Mike Mortimer, a South African and chairman of the WBA's championship committee, said this week that Tate and Coetzee would fight for Ali's crown - and Arum said the bout would be Sept. 14 or 15 in Johannesburg or Pretoria.
So what? Cynics will insist that white hopes have been a significant part of boxing for a half-century and more - and that every country, from Zaire to Finland to Saudi Arabia, has used sport to turn the world's head toward it.
Still, the world has taken a tough position toward South Africa. Now the country, through the WBA, has found a way to gain a good deal of what it wants. Or at least no cries of outrage have reached here.

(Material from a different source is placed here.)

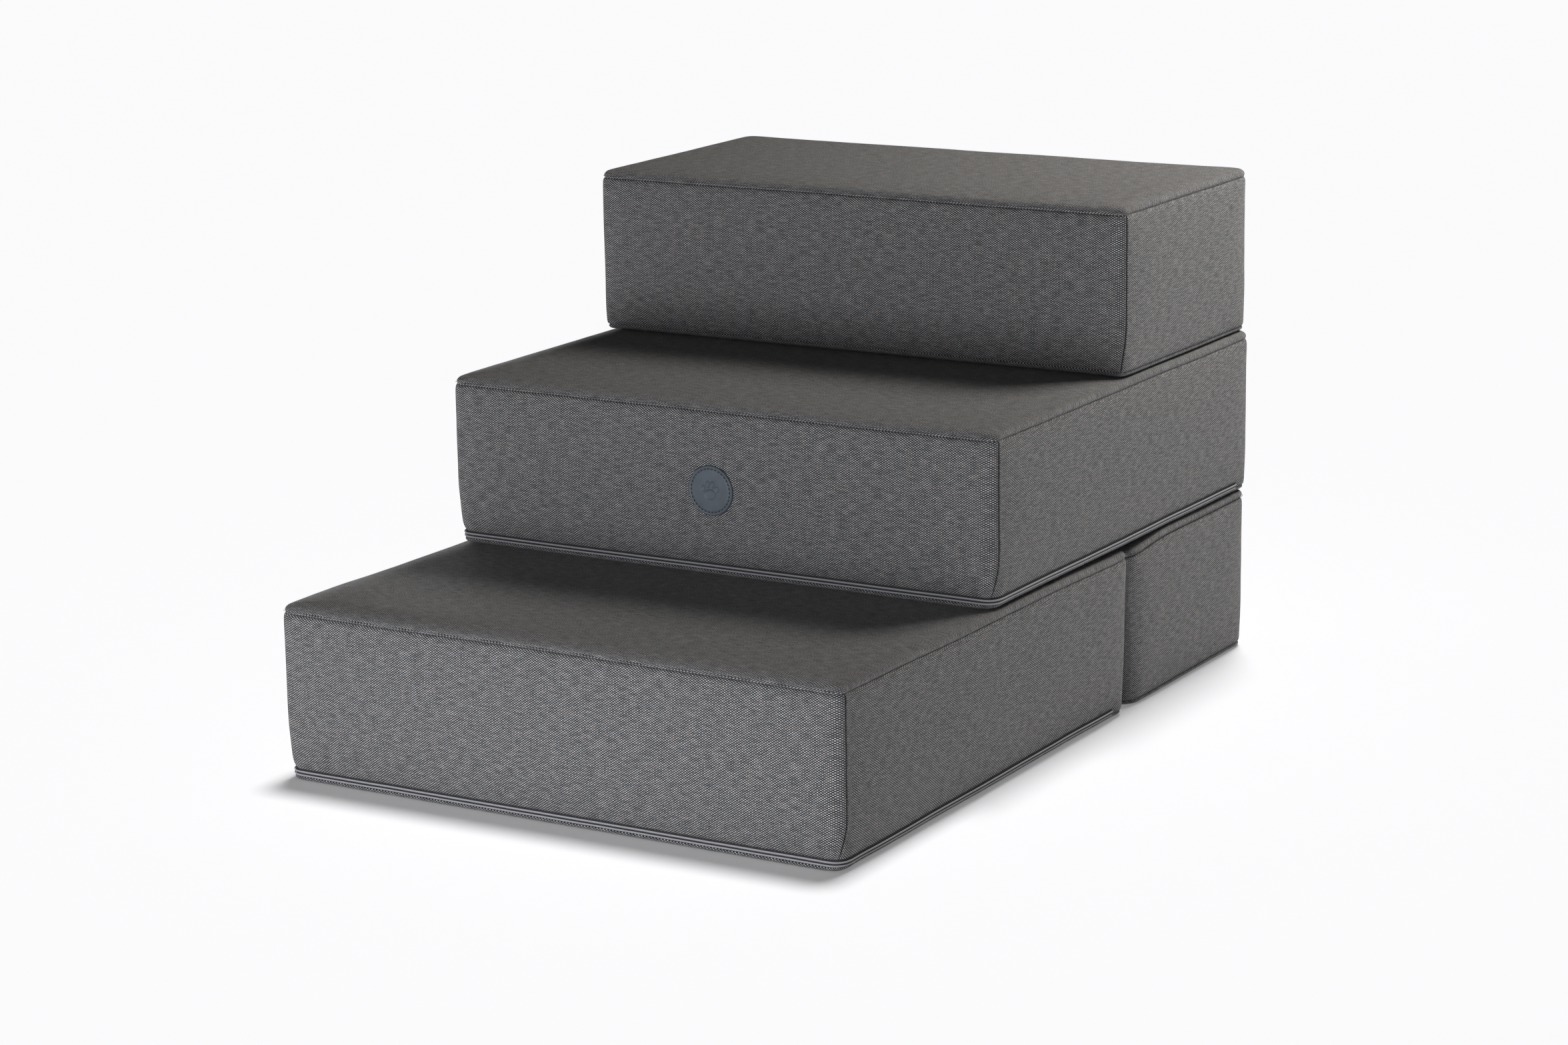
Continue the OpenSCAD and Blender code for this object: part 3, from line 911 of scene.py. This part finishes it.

A friend recently returned from South Africa was incredulous that amateur sport could bar a black South African, Sydney Maree, from international competition while professional sport allows a bout that enhances the government's position to develop without protest.
Only the strongest sort of censorship will make South Africa change its policies, beyond what recent athletic spankings have brought about in sports. Instead, what we have is South Africa given a chance to trumpet the biggest honor in sport, the successor to Ali.
Take the scenario a bit farther. If Coetzee beats Tate, would that not make Ali restless? How many millions could a hustler such as Arum generate for that sort of match? Could Ali let a South African keep his title unchallenged? Ali will have stayed in decent shape by them, cuffing assorted football players and other fools - and Coetzee still would have fought professionally less than 25 times.
The WBA's rival, the World Boxing Council, the one with Larry Holmes as champ, provided Arum with his only viable route by refusing to recognize South African fighters. It is time the rest of us refused to recognize the WBA.